The inner wall is, of course, up to you. It is a highly individual thing that surrounds the real person, not the superficial covering. I have always had the feeling that thoughts, ideas, and emotions can penetrate just like an arrow – they go straight through to that inner wall.
This timely exhibition follows the publication “Dusti Bongé, Art and Life: Biloxi, New Orleans & New York,” the first major book devoted to the art and life of the artist. With this publication, J. Richard Gruber, Ph.D., Director Emeritus of the Ogden Museum of Southern Art, examines Bongé’s art and career from a regional and national perspective, situating her in the larger context of 20th century American Art.

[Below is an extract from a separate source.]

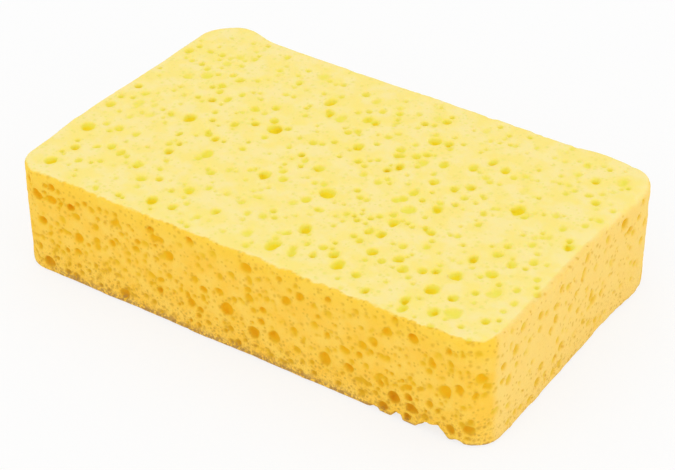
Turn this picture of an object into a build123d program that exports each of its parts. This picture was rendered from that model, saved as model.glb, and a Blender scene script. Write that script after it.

Piercing the Innner Wall: The Work of Dusti Bongé is curated by Bradley Sumrall, Curator of the Collection, and organized by Ogden Museum of Southern Art.
Widely considered to be the first Mississippi artist to work consistently in a Modernist style, Dusti Bongé created a body of work that moved from figurative and Cubist depictions of her Mississippi home in the 1930s, through a period of Surrealism, and into an Abstract Expressionist style that defined her mature work. Through paintings, drawings and sculptures, Piercing the Inner Wall traces Bongé’s growth, both artistically and spiritually, and reveals a sphere of influence and inspiration from the Mississippi Gulf Coast, the New Orleans scene and the New York School. This exhibition brings together works from throughout her career – from both private and public collections – to tell the story of one woman’s fierce dedication to a creative life, culminating in a body of work that stands testament to her strong contribution to American Art after World War II.
Born in 1903 in Biloxi, Mississippi, Dusti Bongé (nee Eunice Lyle Swetman) graduated from Blue Mountain College in Mississippi and studied acting in Chicago. In the 1920s she worked as an actress in Chicago and New York, landing roles on both stage and screen. In 1928 she married a talented young painter, Archie Bongé, and the couple had a son, Lyle, in 1929. Archie saw a natural talent for painting in Dusti, and encouraged the endeavor. Realizing that they did not want to raise their child in the city, the family moved to Biloxi in 1934. The artist Walter Inglis Anderson of Ocean Springs had been friends with Archie at the Pennsylvania Academy of the Fine Arts, and had served as best man at the couple’s wedding. In Biloxi, Archie and Walter became close again, and Archie began to paint the flora, fauna and built environment of his new home, as well as portraits of his young family. Tragically, within two years, Archie died of Lou Gehrig’s disease, leaving behind his wife, son and studio. Finding solace among Archie’s paints and brushes in the small studio he had built in their back yard, Dusti Bongé began painting in earnest during this time.
In an unexpected but welcome turn of events, her work was exhibited at the Contemporary Arts Gallery in New York City in 1939. Her art career took a sensational turn in the mid-1940s, when she joined the roster of the famed Betty Parsons Gallery, champion of the New York School. In 1956, she received her first solo exhibition at Betty Parsons, placing her within an elite group of artists including Barnett Newman, Jackson Pollock, Mark Rothko, Clyfford Still and Robert Rauschenberg. She continued to show at Betty Parsons until 1976. In an age of rampant gender-inequality and in an art market firmly centered in New York City, for over three decades Bongé maintained the dual identity as a single mother in the Gulf South and as a strong voice in the New York art scene. She created her last work of art in 1991. In a life that spanned the 20th century, Bongé actively created work that engaged the dialogue of American art for over five decades.